Isaacman’s extensive ties to SpaceX’s human spaceflight program could portend major shifts to Artemis—which is still contending with delays on key hardware. For example, to accommodate planned upgrades to the SLS for Artemis missions now slated for the late 2020s, NASA needs a new mobile launch tower. In 2019 the agency estimated that the project would cost less than half a billion dollars and would be done in 2023. It will now be delivered in September 2027 at a total cost of $1.8 billion, according to an August report by NASA’s Office of Inspector General.

The pieces of what is now Artemis have dealt with delays for years; the SLS was originally supposed to fly in late 2016. And with the latest delay of Artemis II, roughly three and a half years will have elapsed between Artemis’s first two major launches. That’s a far cry from the roughly annual cadence that NASA hopes to achieve with the program by the early 2030s.

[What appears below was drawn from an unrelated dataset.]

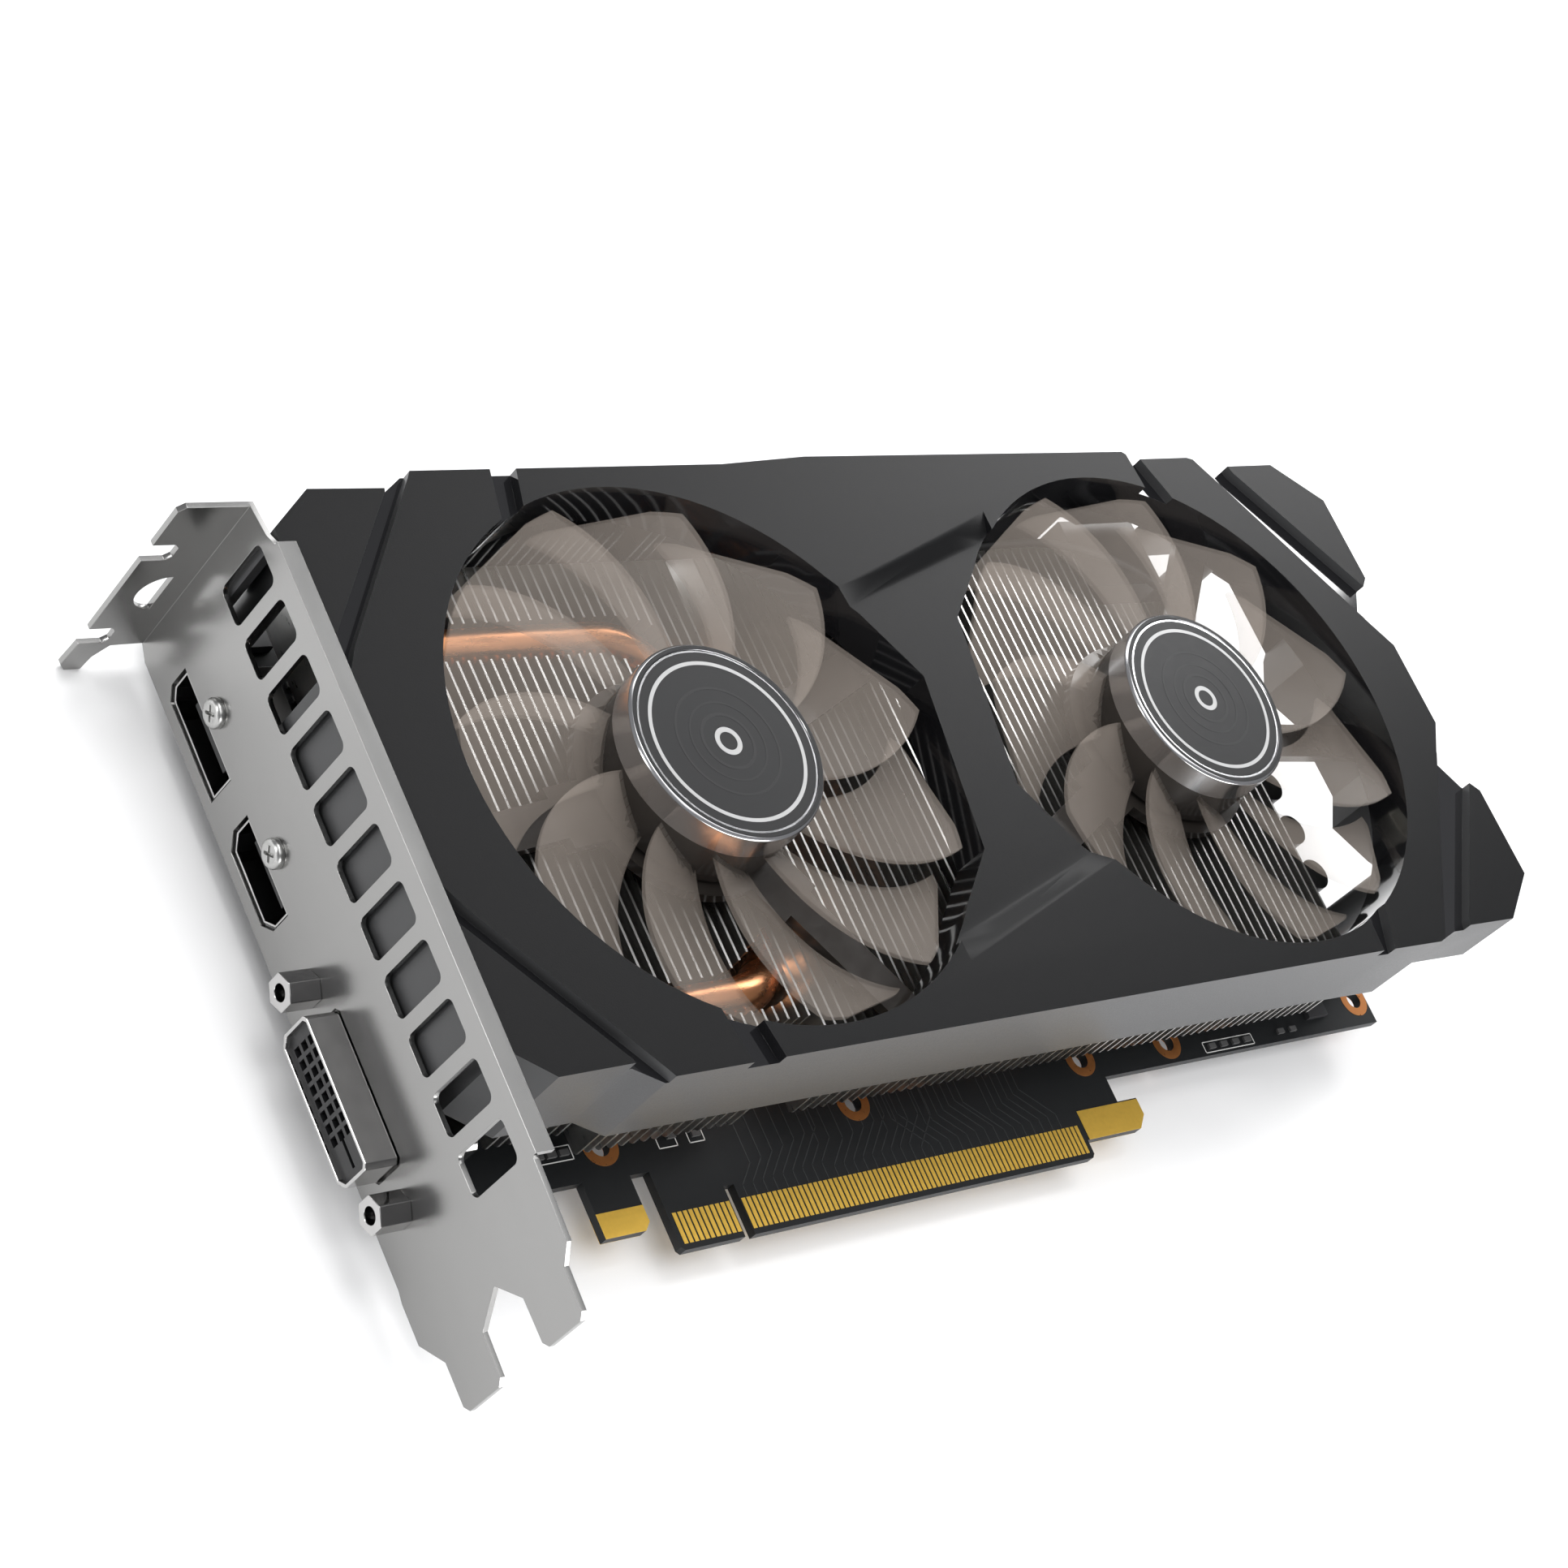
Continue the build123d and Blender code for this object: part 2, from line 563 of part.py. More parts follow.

That said, the SLS and Orion have long enjoyed strong support from Congress—a key reason why Artemis is the only U.S. moon program since Apollo to have survived largely intact across two presidential administrations. If Isaacman intends to revamp Artemis by minimizing or entirely removing these costly components, he may well face hostile questions and stiff opposition from the powers that be during his Senate confirmation hearing next year—and into his notional tenure as NASA’s latest leader.

“We are handing to the new administration a safe and reliable way forward for us: which is to go back to the moon, to get there before China, to have presence in cislunar [space] … and to be on the way [from the] moon to Mars,” Nelson said at the press conference. “I think we’ve got that wrapped up with a bow.”